In Minnesota, at least 34 rural school districts closed and hundreds of small businesses locked their doors in a broad statewide show of support for farmers.
Monday’s demonstrations were the latest in a rising tide of activism among Midwestern farmers who are facing some of the worst economic conditions in half a century, as interest rates remain high and prices for the commodities they produce stay low.
They have begun to win the support of labor unions, particularly the United Auto Workers and the American Federation of State, County and Municipal Employees, and of small rural businesses.
The protests come two weeks before the Reagan Administration is to formally unveil its 1985 farm program and rural banks are scheduled to decide which farmers will qualify for spring planting loans. Those who do not qualify may be forced to sell their farms.
‘We’re Here Begging, Too’
“We’re here out of desperation,” said Steve Anderson, an Alma, Kan., farmer who was one of about 200 demonstrators in front of the towering Board of Trade building. “When you’re desperate, you do whatever it takes to make people listen.”
When a beggar approached a farmer in the demonstration and asked for some spare change, the farmer turned to him and said: “We’re here begging, too.”
With relatively little to do during the winter months, farmers have stepped up their protests. In the last two weeks alone, they have disrupted foreclosure auctions of farms and farm machinery in rural Iowa counties, held up banners in the gallery of the Iowa state Legislature as Gov. Terry Branstad delivered his state of the state address and attended meetings in Missouri and Iowa where officials of the Teamsters Union held discussions about organizing family farmers.
Several thousand more farmers from Nebraska, South Dakota and Iowa showed up for another rally in Sioux City, Iowa.
“It doesn’t take very much now to get farmers to come to meetings,” said Pete Brent, who is running a farm crisis hot line in Des Moines.
Protesters in Chicago, organized by the American Agriculture Movement--the same group that lead the motorcade of tractors to the Washington Mall in 1979--were demanding an end to practices on the Board of Trade that they say help to keep grain and bean prices down.
Cryts, who gained national attention in 1981 when he removed 33,000 bushels of soybeans from a bankrupt grain elevator, said “short-selling” trading is depressing grain and bean prices. Short selling is done by speculators who sell grain that they do not own in the hopes that they can eventually buy back enough to replace it at a lower price.
Board of Trade Chairman Thomas P. Cunningham, attired in his bright red trader’s jacket, told reporters that the futures markets are not the problem for marginal farmers and that prices on the board are set by supply and demand.

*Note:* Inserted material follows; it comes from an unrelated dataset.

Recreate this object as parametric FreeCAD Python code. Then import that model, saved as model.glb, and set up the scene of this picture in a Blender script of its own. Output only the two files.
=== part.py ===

“They want to shoot the messenger and that went out 2,000 years ago,” said Cunningham, adding that he had met three times with Cryts and other farm protest leaders in the last five months and arranged for them to meet with federal agricultural officials last week.
“We sympathize with the plight of the marginal farmer,” Cunningham said. But he added that he did not think that the protesters spoke for American agriculture as a whole.
In a prepared statement, the Board of Trade blamed low grain prices on oversupply and the strong dollar, which makes U.S. commodities more expensive in foreign markets.